В Москве, в Бутырках, рассказывали мне товарищи, уже в 1929 году сажали в карцер, помещавшийся в Пугачевской башне, в которой держали когда-то Емельяна Пугачева. В этой башне сидела, оказывается, и Маруся – наверно, вскоре после того, как мы с ней провели так много веселых часов у храма Христа-Спасителя. Она не могла быть послушной арестанткой и наверняка провела в карцере больше часов, чем в камере. Троцкисты, сидевшие в те годы в Бутырках, нередко устраивали различного рода обструкции – стучали в двери камер, выкрикивали лозунги, переговаривались из окон (переговоры с выведенными на прогулку я застал еще весной 1936 года; с ними покончили, навесив на окна козырьки).
В двадцать девятом еще и "Интернационал" пели – всей тюрьмой. Станут к окнам и поют – обычно в ответ на какую-нибудь строгость или на избиение одного из товарищей. В Пугачевской башне Маруся была запевалой. Мне рассказал об этом товарищ, сидевший в соседней камере.
Но в харьковской внутренней тюрьме в те же самые месяцы с нами обращались куда либеральнее. Может быть, центральные образцы просто не успели еще дойти до периферии.
Прошло недели две или три – и вдруг меня вызывают в коридор. Там ждет мама. Ева, узнав о моем аресте от кого-то из друзей, телеграфировала ей – и она приехала, как некогда в Ананьев, искать мой труп на поле сражения, но сражения идейного. Она хочет спасти меня из тюрьмы, она просит меня отказаться от моих заблуждений. Но что ты знаешь о них, мама? Она знает – Ева ей все объяснила.
Вскоре газеты опубликовали заявление Смилги и Преображенского,[36] видных участников оппозиции. Они признали свои ошибки и отказались от них, ставя превыше всего единство партии. Витя Горелов решил присоединиться к их заявлению вместе со многими другими. Он явился к моему тезке-следователю и взял меня на поруки, чтобы побеседовать дома, а не в тюремной обстановке. Тогда это допускалось – нас еще не зачислили в разряд мошенников.

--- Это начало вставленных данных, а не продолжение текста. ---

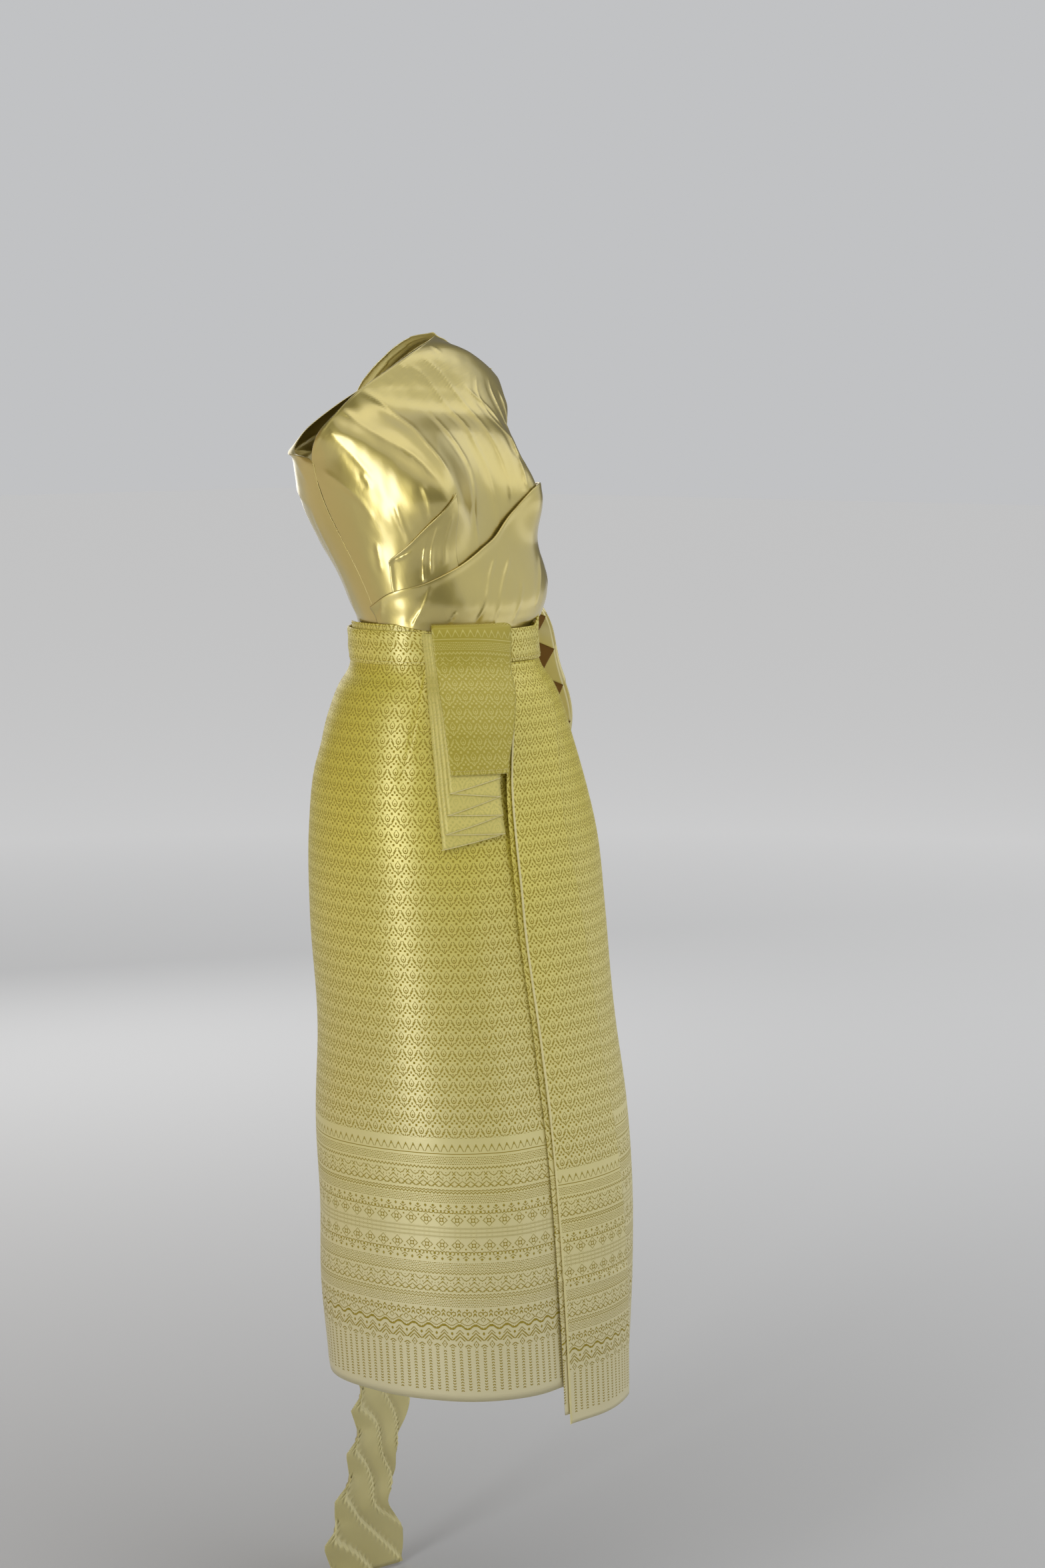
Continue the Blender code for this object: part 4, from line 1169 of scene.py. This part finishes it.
stack = tab["layers"] * tab["pitch"]
inside = -2 * 0.0016 - looseGap
outside = tab["base"] + stack + looseGap + 0.0016
path = [(drop, inside) for drop in np.linspace(0.024, 0.004, 6)]
for step in range(tab["bendSteps"]):
    turn = math.pi * (step + 0.5) / tab["bendSteps"]
    middle, reach = (outside + inside) / 2, (outside - inside) / 2
    path.append((-0.0035 - 0.0045 * math.sin(turn), middle - reach * math.cos(turn)))
path += [(drop, outside) for drop in np.linspace(0.004, tab["flapBottom"], 70)]
drops, outs = np.array(path).T
drop, share = grid(drops, np.linspace(0, 1, 36))
out, _ = grid(outs, np.linspace(0, 1, 36))
right, left = tabEdges(np.maximum(drop, 0.0))
points = skirtForm(right + (left - right) * share, drop, out)
relief = 0.0005 * ripple(share * 0.08, drop, 51, 6, 0.12, 0.04) * (out > outside - 1e-6)
points = movedOut(points, relief)
uv = clothUv(points)
uv[..., 1] = uv[-1:, :, 1] - uv[..., 1]
tabFlap = clothPiece("tabFlap", [(points, uv, 0)], brocadeWall, [tabBrocade, tabEndBrocade, selvage],
                     "tab_flap", tab["flapFlat"], rimFinish=2)
upper = (drop[:-1, :-1] < tab["patterned"]).ravel()
tabFlap.data.polygons.foreach_set("material_index", np.where(upper, 1, 0))
stitchRow = int(np.abs(drops - tab["stitchDrop"]).argmin())
seamLine("flapHemStitches", onSurface(points, stitchRow, axis=0), plainStitch)

path = []
for layer in range(tab["layers"]):
    shares = np.linspace(0.0, 1.0, 15) if layer % 2 else np.linspace(1.0, 0.0, 15)
    level = np.linspace(0.0, 1.0, 15)
    depth = tab["base"] + stack - (layer + 0.5) * tab["pitch"]
    path += [(share, depth, layer + step) for share, step in zip(shares, level)]
share, depth, turn = np.array(path).T
drops = np.linspace(tab["foldTop"], tab["bottoms"][-1], 90)
drop, shareAt = grid(drops, share)
_, depthAt = grid(drops, depth)
_, turnAt = grid(drops, turn)
bottom = np.interp(turnAt, np.arange(len(tab["bottoms"])), tab["bottoms"])
longest = tab["bottoms"][-1] - tab["foldTop"]
drop = tab["foldTop"] + (drop - tab["foldTop"]) * (bottom - tab["foldTop"]) / longest
right, left = tabEdges(drop)
right -= tab["fan"] * turnAt / tab["layers"]
left -= tab["inset"] * (1.0 - 0.75 * drop / tab["bottoms"][-1])
points = skirtForm(right + (left - right) * shareAt, drop, depthAt)
clothPiece("tabFolds", [(points, clothUv(points), 0)], tab["wall"], [foldBrocade, selvage], "tab_folds",
           tab["foldsFlat"], offset=0.0, rimFinish=1)
seamLine("foldEndCord", points[-1], foldCord)
print("belt end made")

# The sash
sash = {
    "rowSteps": 300,
    "columnSteps": 121,
    "folds": 5,
    "pleats": 15,
    "flat": (0.28, 1.72),
    "tail": {
        "top": 0.90,
        "blend": 0.08,
        "pitch": 0.0575,
        "firstNotch": 1.0849,
        "ridges": 2.5,
        "height": 0.009,
        "tip": 0.0135,
        "tipAt": 0.43,  # where the tip lies between two notches
        "leftEdge": table(  # how far the notches lie in from the solid's edge, as the photograph shows
            "drop in",
            [(0.900, 0.030), (1.029, 0.026), (1.085, 0.022), (1.144, 0.0115), (1.201, -0.005),
             (1.285, -0.012)],
        ),
        "rightEdge": table(
            "drop in",
            [(0.900, 0.000), (1.029, 0.004), (1.079, 0.005), (1.122, -0.008), (1.155, -0.006),
             (1.191, -0.016), (1.220, -0.003), (1.266, 0.006), (1.285, 0.006)],
        ),
    },
    "rows": table(
        "z leftX leftY leftRise rightX rightY rightRise bow fold",
        [
            (0.3375, 0.175, 0.0705, -0.027, 0.063, 0.0705, 0.017, 0.000, 0.0006),
            (0.3350, 0.174, 0.0920, -0.020, 0.056, 0.1120, 0.009, 0.003, 0.0020),
            (0.3030, 0.171, 0.1080, -0.006, 0.040, 0.1520, 0.006, 0.006, 0.0030),
            (0.2700, 0.168, 0.1220, 0.000, 0.036, 0.1790, 0.000, 0.008, 0.0040),
            (0.2150, 0.167, 0.1280, 0.000, 0.040, 0.1960, 0.000, 0.012, 0.0050),
            (0.1400, 0.175, 0.1020, 0.000, 0.046, 0.1860, 0.000, 0.018, 0.0060),
            (0.0600, 0.188, 0.0450, 0.000, 0.050, 0.1620, 0.000, 0.022, 0.0070),
            (0.0000, 0.193, -0.0040, 0.000, 0.052, 0.1480, 0.000, 0.026, 0.0080),
            (-0.0600, 0.206, -0.0120, 0.000, 0.050, 0.1560, 0.000, 0.028, 0.0080),
            (-0.1400, 0.234, -0.0120, 0.000, 0.045, 0.1760, 0.000, 0.030, 0.0080),
            (-0.2500, 0.236, 0.0300, 0.000, 0.040, 0.1880, 0.000, 0.028, 0.0080),
            (-0.4000, 0.207, 0.0950, 0.000, 0.032, 0.1930, 0.000, 0.018, 0.0090),
            (-0.6000, 0.172, 0.1500, 0.000, 0.022, 0.1940, 0.000, 0.008, 0.0090),
            (-0.8000, 0.150, 0.1720, 0.000, 0.016, 0.1950, 0.000, 0.002, 0.0090),
            (-1.0000, 0.128, 0.1840, 0.000, 0.014, 0.1960, 0.000, 0.000, 0.0090),
            (-1.1400, 0.120, 0.1880, 0.000, 0.014, 0.1970, 0.000, 0.000, 0.0090),
            (-1.2850, 0.116, 0.1900, 0.000, 0.012, 0.1980, 0.000, 0.000, 0.0090),
        ],
    ),
}
right = np.array([0.643, -0.766, 0.0])  # across the photograph
deep = np.array([0.766, 0.643, 0.0])  # away from it
step, share = grid(np.linspace(0, 1, sash["rowSteps"]), np.linspace(0, 1, sash["columnSteps"]))
index = step * (len(sash["rows"]["z"]) - 1)
knots = np.arange(len(sash["rows"]["z"]), dtype=float)
value = {name: through(knots, column, index) for name, column in sash["rows"].items()}
near = np.stack([value["leftX"], value["leftY"], value["z"] + value["leftRise"]], axis=-1)
far = np.stack([value["rightX"], value["rightY"], value["z"] + value["rightRise"]], axis=-1)
points = near + (far - near) * share[..., None]
points = movedOut(points, value["bow"] * np.sin(math.pi * share))
tail = sash["tail"]
below = -value["z"]
steps = smoothStep((below - tail["top"]) / tail["blend"])
wander = share + 0.010 * np.sin(3.0 * index / 2 + 5.0 * share)
fold = value["fold"] * np.cos(2 * math.pi * sash["folds"] * wander)
saw = (wander * sash["pleats"]) % 1.0
knife = (saw**0.7 - 0.5) * 0.0022 * smoothStep(index / 1.5)
strip = ((share - 1.0) * tail["ridges"] + (below - tail["firstNotch"]) / tail["pitch"]) % 1.0
stepped = np.minimum(1.0 - strip, strip / 0.06) - 0.5
points = movedOut(points, (fold + knife) * (1 - steps) - tail["height"] * stepped * steps)
notch = ((below - tail["firstNotch"]) / tail["pitch"]) % 1.0
tip = tail["tip"] * np.minimum(notch / tail["tipAt"], (1.0 - notch) / (1.0 - tail["tipAt"]))
tip *= smoothStep((share - 0.5) / 0.5)
inwards = share * read(tail["leftEdge"], "drop", "in", below)
inwards += (1 - share) * read(tail["rightEdge"], "drop", "in", below)
points[..., 0] += steps * (inwards - tip) / right[0]
mainUv = clothUv(points)
sewnIn = -0.5 * lameWall * normalsOf(points)  # the middle of the wall

cascade = {
    "tips": [0.030, 0.000, -0.042, -0.089, -0.138, -0.187, -0.236, -0.285],
    "lift": 0.012,
    "width": 0.026,
    "pitch": 0.0019,
    "start": -0.012,
    "top": 0.036,
    "columns": 12,
    "rows": 60,
}
tips = cascade["tips"]
bottoms = []
for above, below in zip(tips[:-1], tips[1:]):
    bottoms += [above, below + cascade["lift"]]
bottoms.append(tips[-1])
path = []
for layer in range(len(bottoms) - 1):
    level = np.linspace(0.0, 1.0, cascade["columns"])
    shares = level if layer % 2 else 1.0 - level
    path += [(share, layer + step, layer) for share, step in zip(shares, level)]
share, turn, depth = np.array(path).T
step, shareAt = grid(np.linspace(0, 1, cascade["rows"]), share)
_, turnAt = grid(np.linspace(0, 1, cascade["rows"]), turn)
_, depthAt = grid(np.linspace(0, 1, cascade["rows"]), depth)
bottom = np.interp(turnAt, np.arange(len(bottoms)), bottoms)
z = cascade["top"] + (bottom - cascade["top"]) * step
edgeX = through(-sash["rows"]["z"], sash["rows"]["leftX"], -z)
edgeY = through(-sash["rows"]["z"], sash["rows"]["leftY"], -z)
edge = np.stack([edgeX, edgeY, z], axis=-1)
narrow = smoothStep((cascade["top"] - z) / 0.030)
away = cascade["width"] * (1 - shareAt) + 0.014 * (1 - narrow)
lean = cascade["start"] + cascade["pitch"] * depthAt
folded = edge - away[..., None] * right + lean[..., None] * deep
lastLayer = len(bottoms) - 2
hind = int(np.argmax(depth == lastLayer))
foldedUv = clothUv(folded)
# the backs of the cascade's folded layers take the painted dark brown shade; the rest of the sash is light
# on both sides
cloths = [
    (points, mainUv, 0),
    (folded[:, : hind + 1], foldedUv[:, : hind + 1], 1),
    (folded[:, hind:], foldedUv[:, hind:], 0),
]
clothPiece("sashCloth", cloths, lameWall, [sashLame, sashLame, sashFoldShade], "sash",
           sash["flat"], backFinish=1)
for name, column, seed in (("sashLeftStitches", 3, 5), ("sashRightStitches", -4, 6)):
    seamLine(name, points[:, column] + sewnIn[:, column], pickStitch, seed)
seamLine("sashEndStitches", points[-3] + sewnIn[-3], pickStitch, 7)
print("sash made")

# The studio: pale floor, soft lamps, and the camera of the photograph
studio = {
    "floor": -1.2900,
    "background": 0.55,
    "around": 0.13,
    "lamps": [  # name, azimuth, distance, height, width, tall, power, colour
        ("Key window", -84.0, 3.4, 0.40, 0.7, 2.8, 40.0, (0.96, 0.98, 1.0)),
        ("Soft wall", 40.0, 4.0, 1.3, 8.6, 5.4, 82.0, (0.95, 0.98, 1.0)),
        ("Soft ceiling", 40.0, 1.5, 3.5, 5.5, 5.2, 56.0, (0.98, 0.99, 1.0)),
        ("Back fill", 150.0, 3.8, 0.9, 2.4, 2.4, 28.0, (1.0, 0.99, 0.97)),
        ("Warm side", -146.0, 3.0, 0.1, 3.2, 3.0, 4.5, (1.0, 0.50, 0.08)),
    ],
    "sky": {"strength": 0.5, "azimuth": -40.0, "elevation": 62.0, "angle": 60.0},
    "floorNear": (0.50, 0.50, 0.505),
    "floorFar": (0.93, 0.935, 0.95),
    "floorSize": 80.0,
    "floorReach": 7.0,
    "floorGlow": 0.30,
}
bpy.ops.mesh.primitive_plane_add(size=studio["floorSize"], location=(0, 0, studio["floor"]))
floor = bpy.context.object
floor.name = "Floor"
floorPaint, floorTree, floorShader = freshMaterial("Pale floor")
where = floorTree.nodes.new("ShaderNodeTexCoord")
length = floorTree.nodes.new("ShaderNodeVectorMath")
length.operation = "LENGTH"
floorTree.links.new(where.outputs["Object"], length.inputs[0])
away = maths(floorTree, "DIVIDE", length.outputs["Value"], studio["floorReach"])
away = maths(floorTree, "MINIMUM", away, 1.0)
floorTree.links.new(
    colourMix(floorTree, away, studio["floorNear"], studio["floorFar"]), floorShader.inputs["Base Color"]
)
glow = maths(floorTree, "MULTIPLY", away, studio["floorGlow"])
floorTree.links.new(glow, floorShader.inputs["Emission Strength"])
floorShader.inputs["Emission Color"].default_value = (1.0, 1.0, 1.0, 1.0)
floorShader.inputs["Roughness"].default_value = 0.8
floor.data.materials.append(floorPaint)

for name, azimuth, distance, height, width, tall, power, colour in studio["lamps"]:
    lamp = bpy.data.lights.new(name, "AREA")
    lamp.shape = "RECTANGLE"
    lamp.size = width
    lamp.size_y = tall
    lamp.energy = power
    lamp.color = colour
    turn = math.radians(azimuth)
    holder = bpy.data.objects.new(name, lamp)
    holder.location = (distance * math.sin(turn), -distance * math.cos(turn), height)
    towards = Vector((0, 0, 0.1 if height > 2 else -0.35)) - holder.location
    holder.rotation_euler = towards.to_track_quat("-Z", "Y").to_euler()
    bpy.context.scene.collection.objects.link(holder)
sky = bpy.data.lights.new("Soft top", "SUN")
sky.energy = studio["sky"]["strength"]
sky.angle = math.radians(studio["sky"]["angle"])
holder = bpy.data.objects.new("Soft top", sky)
turn, rise = math.radians(studio["sky"]["azimuth"]), math.radians(studio["sky"]["elevation"])
towards = -Vector((math.sin(turn) * math.cos(rise), -math.cos(turn) * math.cos(rise), math.sin(rise)))
holder.rotation_euler = towards.to_track_quat("-Z", "Y").to_euler()
bpy.context.scene.collection.objects.link(holder)

world = bpy.data.worlds.new("Pale studio")
bpy.context.scene.world = world
world.use_nodes = True
worldTree = world.node_tree
around = worldTree.nodes["Background"]
around.inputs[0].default_value = (1.0, 0.99, 0.97, 1.0)
around.inputs[1].default_value = studio["around"]
behind = worldTree.nodes.new("ShaderNodeBackground")
behind.inputs[0].default_value = (0.97, 0.98, 1.0, 1.0)
behind.inputs[1].default_value = studio["background"]
ray = worldTree.nodes.new("ShaderNodeLightPath")
pick = worldTree.nodes.new("ShaderNodeMixShader")
worldTree.links.new(ray.outputs["Is Camera Ray"], pick.inputs[0])
worldTree.links.new(around.outputs[0], pick.inputs[1])
worldTree.links.new(behind.outputs[0], pick.inputs[2])
worldTree.links.new(pick.outputs[0], worldTree.nodes["World Output"].inputs[0])

photograph = {
    "lens": 64.97,
    "sensor": 36.0,
    "place": (-2.58036, -2.29210, 0.255),
    "tilt": 82.54,
    "turn": -50.0,
}
camera = bpy.data.cameras.new("Camera")
camera.lens = photograph["lens"]
camera.sensor_width = photograph["sensor"]
viewer = bpy.data.objects.new("Camera", camera)
viewer.location = photograph["place"]
viewer.rotation_euler = (math.radians(photograph["tilt"]), 0.0, math.radians(photograph["turn"]))
bpy.context.scene.collection.objects.link(viewer)
bpy.context.scene.camera = viewer
bpy.context.scene.view_settings.view_transform = "Standard"
print("studio made")
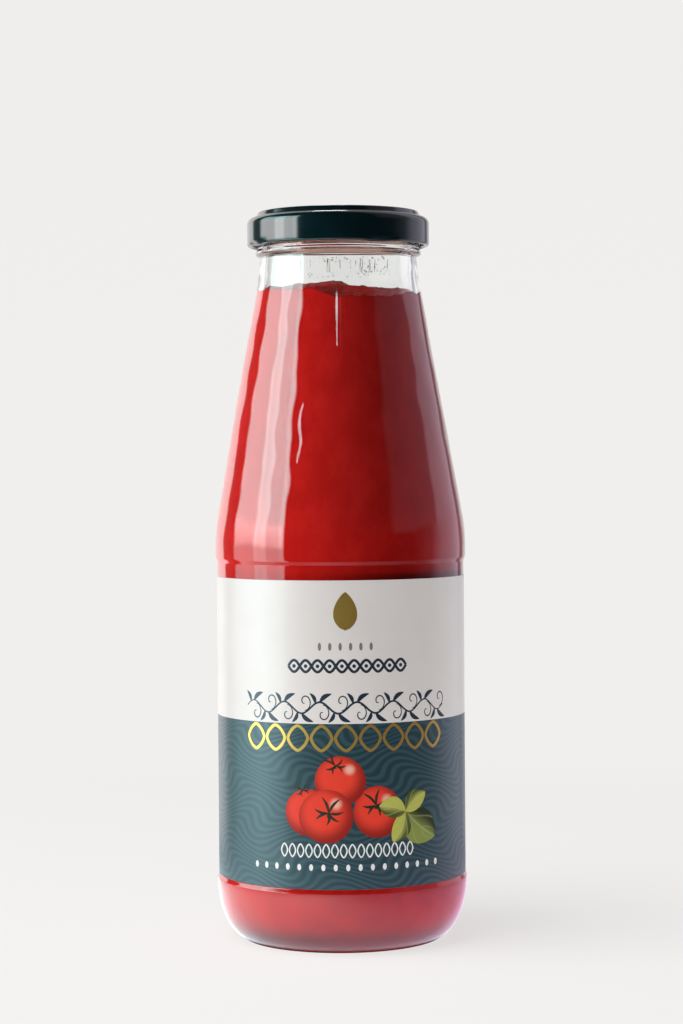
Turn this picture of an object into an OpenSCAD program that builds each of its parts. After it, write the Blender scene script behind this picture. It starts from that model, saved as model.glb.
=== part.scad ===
// Glass sauce bottle: a tapered jar-mouth bottle with a wrap-around paper label, a pressed-steel
// twist-off lid with its sealing compound, and the thick tomato sauce that fills it to the neck.
// Millimetres, +Z up, origin at the centre of the standing ring. The label's front faces -Y.

/* [Bottle] */
// Diameter of the body at the bulge under the shoulder
body_d = 78.1; // [65:0.1:94]
// Depth of the recessed panel that carries the label
panel_depth = 0.7; // [0.3:0.05:1.2]
// Height of the glass, from the standing ring to the sealing rim
bottle_h = 222.4; // [185:0.1:270]
// Thickness of the glass wall
wall = 2.4; // [1.8:0.1:3.2]
// Thickness of the glass floor above the standing ring
base_t = 4.2; // [3:0.1:6]
// Rise of the push-up in the middle of the underside
punt_h = 5; // [2:0.5:9]
// Width of the flat standing ring
ring_w = 2.4; // [1.5:0.1:4]
// Height of the rounded heel
heel_h = 19; // [15:0.5:19]
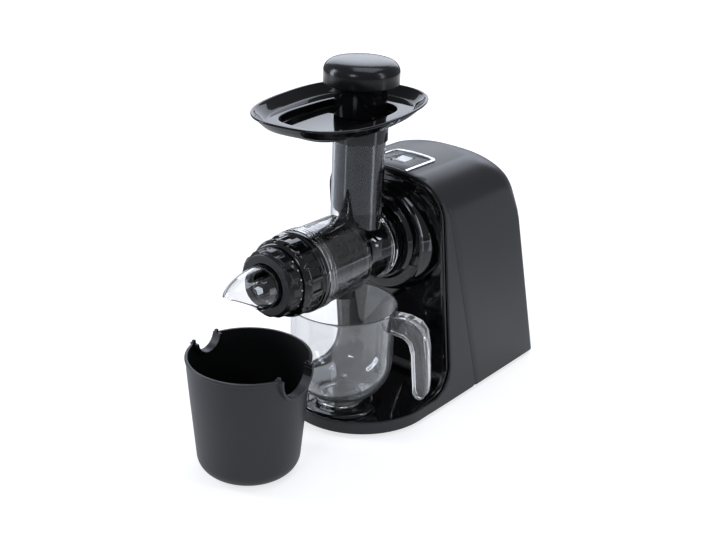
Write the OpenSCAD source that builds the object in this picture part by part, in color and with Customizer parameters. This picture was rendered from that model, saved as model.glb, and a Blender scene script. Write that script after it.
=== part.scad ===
// Cold press juicer with a horizontal drum.
// Millimetres, +Z up, front of the machine towards -Y.
// The machine's own axes start at the feed tube: X = 0 and Y = 0 on the tube's
// centre line, Z = 0 on the table. machine() moves them to the part's origin,
// which is the middle of the whole set's footprint.

/* [Machine body] */
// Width of the machine across its base
body_w = 158; // [150:1:166]
// Height of the crown of the rear cover
body_top = 262; // [256:1:268]
// Distance from the feed tube back to the foot of the rear face
body_rear = 251; // [248:1:256]
// Distance from the feed tube forward to the front of the deck
deck_front = 62; // [60:1:66]
// Height of the drum's centre line
axis_z = 185; // [183:1:187]
// Height of the rubber feet
foot_h = 5; // [4:0.5:6]
// Wall of the moulded covers
wall = 2.8; // [2.4:0.1:3.2]

/* [Drum] */
// Outer radius of the clear drum
drum_r = 39.5; // [39:0.5:40]
// Outer radius of the feed tube
tube_r = 26; // [25.5:0.25:26.5]
// Height of the feed tube's mouth
tube_top = 308; // [304:1:312]
// Number of grip ribs on the locking ring
ring_ribs = 16; // [12:1:20]
// Number of lobes on the pressure knob
knob_lobes = 12; // [8:1:14]

/* [Tray and pusher] */
// Half width of the tray's rim
tray_half_w = 67; // [62:1:70]
// Length of the tray's rim
tray_len = 197; // [190:1:200]
// Height of the tray's rim
tray_rim_z = 341; // [338:1:344]
// Radius of the pusher's cap
cap_r = 37; // [34:1:38]
// Height of the top of the pusher's cap
cap_top = 378; // [374:1:384]

/* [Jug and cup] */
// Outer radius of the jug's rim
jug_r = 55.5; // [54:0.5:56]
// Height of the jug's rim
jug_rim_z = 129; // [127:1:129]
// Turn of the jug's handle from the machine's side towards the rear
handle_turn = 14; // [0:1:20]
// Outer radius of the pulp cup's rim
cup_r = 60; // [57:0.5:61]
// Height of the pulp cup
cup_h = 120; // [114:1:122]

/* [Gear train] */
// Teeth on each small gear
pinion_teeth = 12; // [12:1:12]
// Teeth on each large gear
wheel_teeth = 72; // [72:1:72]

/* [Hidden] */
$fn = 96;
eps = 0.01;

// Stations of the pulp cup and of the jug's handle
cup_y = -153;
handle_reach = 97.5;
handle_half = 9;

// Housing: the side profile's straight lines, each as y = y0 - slope * z
half_w = body_w / 2;
shoulder_half = half_w - 3;
shoulder_r = 40;
crown = 3.3;
shoulder_z = body_top - crown - shoulder_r;
base_z = foot_h;
rim_z = 18;
lip_y0 = 79;
lip_slope = 0.14;
face_y0 = 96.5;
face_slope = 0.207;
seam_y0 = 127.6;
seam_slope = 0.324;
rear_slope = 1 / 3.3;
rear_corner_r = 45;
rear_lean = atan(rear_slope);
corner_tangent = rear_corner_r * tan((90 - rear_lean) / 2);
rear_y0 = body_rear + rear_slope * 10;
corner_y = rear_y0 - rear_slope * body_top - corner_tangent;
corner_z = body_top - rear_corner_r;
corner_end_z = body_top - corner_tangent * cos(rear_lean);
deck_mid_y = 20;
deck_depth = deck_front + deck_mid_y;
sweep_r = 26;
sweep_y = 46;
cheek_top = 238;
deck_floor = 14;
platform_z = 19;
jug_y = -16;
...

Я подписал простенькую бумажку с обязательством вернуться в тюрьму через трое суток, и мне по-джентльменски открыли дверь камеры. Мама к тому времени уже уехала.
Три дня, почти без сна, проговорили мы с Витей.
Мнение сразу не меняют, если оно – плод размышлений, основанных на фактах. Но честность мышления диктует тебе: ты обязан не отворачиваться от новых фактов, когда они встанут перед тобой – пусть даже они грозят разрушить твое прежнее, давно утвердившееся мнение.